Mavericks frees >12GB of SSD

Something very bizarre has happened.

Today I upgraded to Mavericks. Before the upgrade my 64GB SSD reported about 5GB free. After the upgrade it reports 18GB free.

While this is fantastic, could someone tell me what is going on?

My initial thought is that there may have been 8GB swap space (I have 8GB RAM) which the upgrade may have freed, but closing the lid and subsequently opening it again has not made any impression. I still have 18GB free.


ETA: while the guesses below all stand, here’s a better one from Marceil Weiher:

@rentzsch Have you checked with "df" vs. looking in Finder? I think 10.9 subtracts the space for mobile Time Machine from used in latter.

Marcel Weiher (@mpweiher) on Twitter

I’ve done some poking around on the machines I have lying around, and I think this is plausible and probably correct.

If you use Time Machine, that’s probably your answer.


Without seeing your system, it’s hard to know, but here are some suggestions:

  • The Mavericks installer is ~5GB in size, but it gets deleted once you’ve finished upgrading. When did you take the first reading? Perhaps you’ve lost the 5GB installer file (which replaces a lot of existing system files, so it doesn’t add 5GB to the system files), which would contribute to the difference.

  • Caches (temporary files) often get purged during an OS update. I have ~3GB of caches on my Mac, which would significantly free up space if that happened. Perhaps you had a lot of cache files to begin with?

  • Do you use Time Machine? Starting with Mountain Lion, Apple started keeping backups on your local disk, and writing them to an external drive when you plug it in. Assuming you plugged in your backup drive before you did the update1, it might just have purged all those local backup files and saved some space.

1 You did, right?


In relation to alexwlchan's answer:

Actually I believe the difference between what Finder reports compared to df is that Finder as of Moutain Lion (or even Lion?) reports disk space in multiples of 1000 (i.e 1kB is 1000B, as opposed to 1024B). df, having its roots in UNIX, I believe still uses the power of two system. In the man for df you'll see:

 -b      Use (the default) 512-byte blocks.  This is only useful as a way
         to override an BLOCKSIZE specification from the environment.

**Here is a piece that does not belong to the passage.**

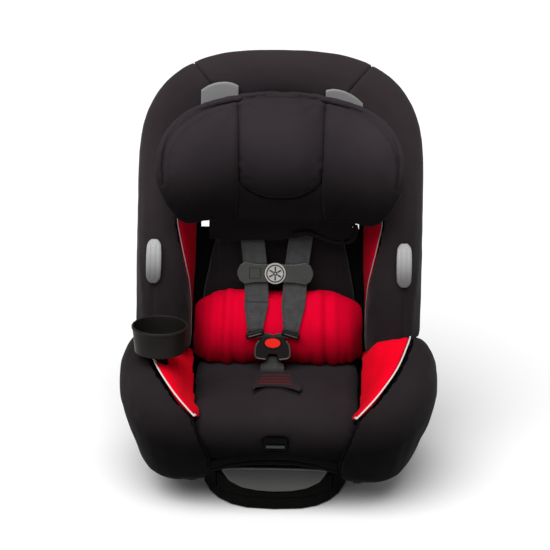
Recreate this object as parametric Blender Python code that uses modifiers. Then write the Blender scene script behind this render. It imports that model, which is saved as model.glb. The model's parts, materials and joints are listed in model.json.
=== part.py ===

 -g      Use 1073741824-byte (1-Gbyte) blocks rather than the default.
         Note that this overrides the BLOCKSIZE specification from the
         environment.

 -H      "Human-readable" output.  Use unit suffixes: Byte, Kilobyte,
         Megabyte, Gigabyte, Terabyte and Petabyte in order to reduce the
         number of digits to three or less using base 10 for sizes.

 -h      "Human-readable" output.  Use unit suffixes: Byte, Kilobyte,
         Megabyte, Gigabyte, Terabyte and Petabyte in order to reduce the
         number of digits to three or less using base 2 for sizes.

 -k      Use 1024-byte (1-Kbyte) blocks, rather than the default.  Note
         that this overrides the BLOCKSIZE specification from the environ-
         ment.

 -m      Use 1048576-byte (1-Mbyte) blocks rather than the default.  Note
         that this overrides the BLOCKSIZE specification from the environ-
         ment.

therefore, if you run df -H you might see similar numbers to what Finder reports, but normally (i.e. when df is invoked with no options, or as df -b, df -k, df -m, df -g or df -h) you'll see number based on power of 2.

In relation to the original question - I've also noticed around 13GB more disk space. I think this may mean that Mavericks comes with even less bloat, or maybe that more stuff is compressed on the disk compared to ML?